-- start Dataset excerpt --
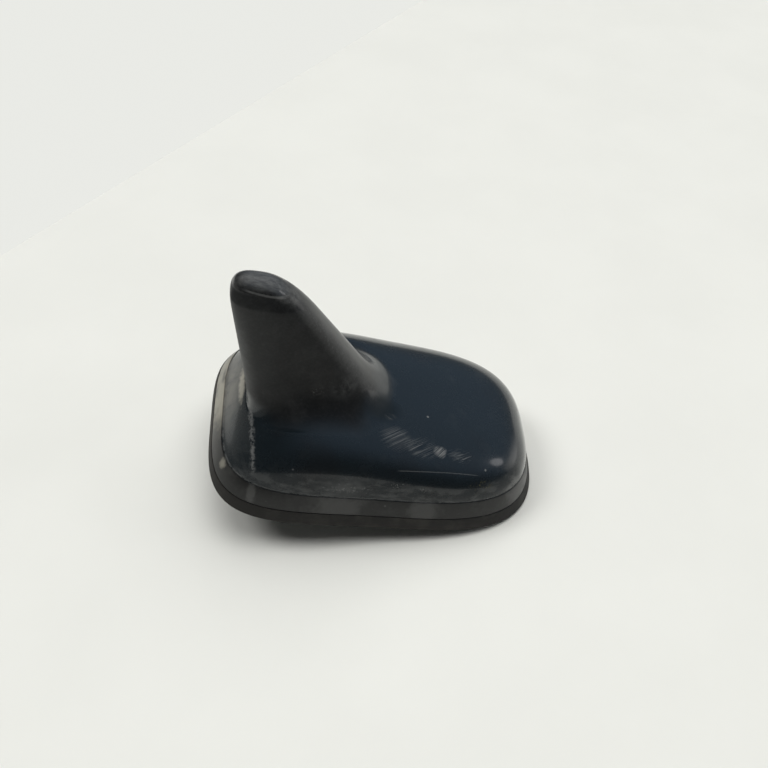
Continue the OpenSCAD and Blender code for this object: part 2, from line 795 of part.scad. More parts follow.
// Foam block that steadies the top of the board inside the fin
module tip_foam() {
    mid = (blade_back(blade_top) + blade_front(blade_top)) / 2;
    color([0.25, 0.25, 0.26]) difference() {
        box_on(mid, 0, blade_top - foam_end - over, [4.5 * foam_end, 3 * foam_end, 2 * foam_end + over]);
        box_on(mid, 0, blade_top - 2 * foam_end, [5 * foam_end, blade_t + 2 * hair, 2 * foam_end]);
    }
}

fin_cover();
skirt_frame();
roof_gasket();
base_plate();
seal_cord();
ground_contact();
vent_disc();
socket_block();
socket_shells();
socket_pins();
main_board();
board_screws();
frame_screws();
patch_pad();
gps_patch();
patch_electrode();
feed_pin();
screen_fence();
screen_lid();
amplifier_parts();
board_parts();
fin_board();
phone_element();
fin_board_holder();
contact_springs();
tip_foam();
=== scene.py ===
import math

import bmesh
import bpy
import numpy as np
from mathutils import Matrix, Vector


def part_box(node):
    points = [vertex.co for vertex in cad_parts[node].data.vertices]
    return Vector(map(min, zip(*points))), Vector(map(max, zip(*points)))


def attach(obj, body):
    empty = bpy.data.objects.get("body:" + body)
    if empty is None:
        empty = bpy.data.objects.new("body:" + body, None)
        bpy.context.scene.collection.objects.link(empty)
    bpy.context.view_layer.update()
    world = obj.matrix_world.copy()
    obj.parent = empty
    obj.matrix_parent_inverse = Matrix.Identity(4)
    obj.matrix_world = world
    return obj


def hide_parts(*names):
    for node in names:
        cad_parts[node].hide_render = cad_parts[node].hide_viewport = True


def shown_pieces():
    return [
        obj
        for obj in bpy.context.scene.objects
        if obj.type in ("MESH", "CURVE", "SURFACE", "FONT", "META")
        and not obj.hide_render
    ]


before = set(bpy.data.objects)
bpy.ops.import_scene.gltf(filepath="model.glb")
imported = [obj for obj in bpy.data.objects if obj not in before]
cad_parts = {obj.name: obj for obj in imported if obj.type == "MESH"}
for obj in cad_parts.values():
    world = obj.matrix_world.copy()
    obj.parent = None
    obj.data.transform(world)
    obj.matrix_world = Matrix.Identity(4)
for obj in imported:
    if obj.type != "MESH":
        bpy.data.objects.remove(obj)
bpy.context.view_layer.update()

# Shapes are worked out in millimetres, and become metres in their meshes
MM = 0.001

# Outline of the foot and the dome, as in the CAD source
BODY_LEN, BODY_W = 108.0, 70.0
TAIL_CORNER, NOSE_CORNER = 3.8, 2.85
END_FILL, NOSE_TAPER = 0.1, 0.02
SEAM_Z, SEAM_INSET = 9.0, 4.4
CROWN_TAIL, CROWN_MID, CROWN_NOSE = 31.8, 16.3, 13.1
SIDE_ROUND, NOSE_ROUND, TAIL_ROUND = 3.0, 3.1, 2.0
WALL_DRAFT, TAIL_SHIFT = 0.3, 1.2
COVER_WALL, THIN = 2.0, 0.01

# Fin, as in the CAD source
FIN_H, FIN_BACK, FIN_BACK_LEAN = 66.0, 12.2, 0.234
FIN_FRONT, FIN_FRONT_Z, FIN_FRONT_LEAN = 38.4, 40.0, 0.867
FIN_TIP, TIP_H, TIP_SQUARE, TIP_OPEN = 6.9, 13.5, 3.15, 0.2
FIN_ROOT_HALF, FIN_TIP_HALF, FIN_ROUND = 10.4, 5.25, 2.7
ROOT_H, ROOT_SIDE, ROOT_FRONT, ROOT_BACK = 11.0, 9.2, 4.0, 0.6

# Frame, gasket and base, as in the CAD source
GASKET_H, GASKET_LEAN, GASKET_LAND, WEB_T = 3.3, 1.8, 4.4, 1.2
OPENING_R, FOOT_W = 18.8, 2.2
BASE_Z, BASE_TOP, LEDGE_TOP, LEDGE_INSET = 2.0, 5.0, 6.5, 10.6
BOSS_R, BOSS_HOLE_R, BOSS_X, BOSS_INSET, BOSS_H, BOSS_ROOF = 3.1, 1.3, 30.0, 12.4, 5.8, 1.0
TONGUE_T, TONGUE_RISE, FIT_GAP, EDGE, HAIR = 1.4, 1.0, 0.2, 0.3, 0.05

# Small radii: the frame's edges and ledge, then the gasket's foot, outer edge, top and inner foot
FRAME_ROUND, LEDGE_ROUND = 0.35, 0.2
FOOT_ROUND, LIP_ROUND, TOP_ROUND, INNER_ROUND = 0.25, 0.2, 0.5, 0.2
FOOT_INSET = 0.1

# Thread on the stud: where its cutter starts and ends, its flanks, and its steps round and per turn
STUD_R, THREAD_PITCH, THREAD_DEPTH, STUD_CHAMFER = 9.0, 1.5, 0.75, 0.8
THREAD_START, THREAD_OVER, CUTTER_WALL, CREST_GAP = 0.2, 0.4, 1.0, 0.02
FLANK_SLOPE, CREST_FLAT = 1.35, 0.2
THREAD_SIDES, THREAD_STEPS, PAST_END = 96, 14, 1.0001
WELD = 0.002

# Points round each shell, and rings over the dome, the fin's root, the fin and its tip
RING_N = 256
ROUND = np.arange(RING_N) * 2 * math.pi / RING_N
OUTER_STEPS, TIP_STEPS = (40, 20, 46), 6
INNER_STEPS = (8, 5, 9)
ARC_STEPS, LIP_STEPS, ROOT_TURNS, BOSS_SIDES = 4, 4, 14, 40
SHARP_ANGLE = 50

# The photograph's viewing angle, in degrees, millimetres and pixels
VIEW_EL, VIEW_AZ, VIEW_ROLL = 48.51, -18.77, 20.195
VIEW_AWAY, VIEW_RIGHT, VIEW_UP = 284.6, -3.238, -17.26
FRAME_PX, FOCAL_PX, SENSOR = 768, 850, 36.0

# The table under the tilted part: its upright, then half its width, its reach to the camera and its
# depth in metres
TABLE_UP = Vector((-0.150, 0.105, 0.983)).normalized()
TABLE_HALF, TABLE_EDGE, TABLE_DEPTH = 4.0, 0.185, 0.41

# Lights: strength, spread in degrees and the direction each stands in
LIGHT_COLOUR = (1.0, 0.985, 0.955)
LIGHTS = {
    "soft_sky": (2.45, 66, (-0.02, 0.42, 1)),
    "soft_side": (1.1, 24, (-1.15, 0.3, 1)),
}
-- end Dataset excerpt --
Goal> Which lines above run from the one containing "fin_cover();" down to the one containing "zip(*points))), Vector(map(max, zip(*points)))"? Repeat exactly those, both ends included, and nothing else.

Answer to this problem>
fin_cover();
skirt_frame();
roof_gasket();
base_plate();
seal_cord();
ground_contact();
vent_disc();
socket_block();
socket_shells();
socket_pins();
main_board();
board_screws();
frame_screws();
patch_pad();
gps_patch();
patch_electrode();
feed_pin();
screen_fence();
screen_lid();
amplifier_parts();
board_parts();
fin_board();
phone_element();
fin_board_holder();
contact_springs();
tip_foam();
=== scene.py ===
import math

import bmesh
import bpy
import numpy as np
from mathutils import Matrix, Vector


def part_box(node):
    points = [vertex.co for vertex in cad_parts[node].data.vertices]
    return Vector(map(min, zip(*points))), Vector(map(max, zip(*points)))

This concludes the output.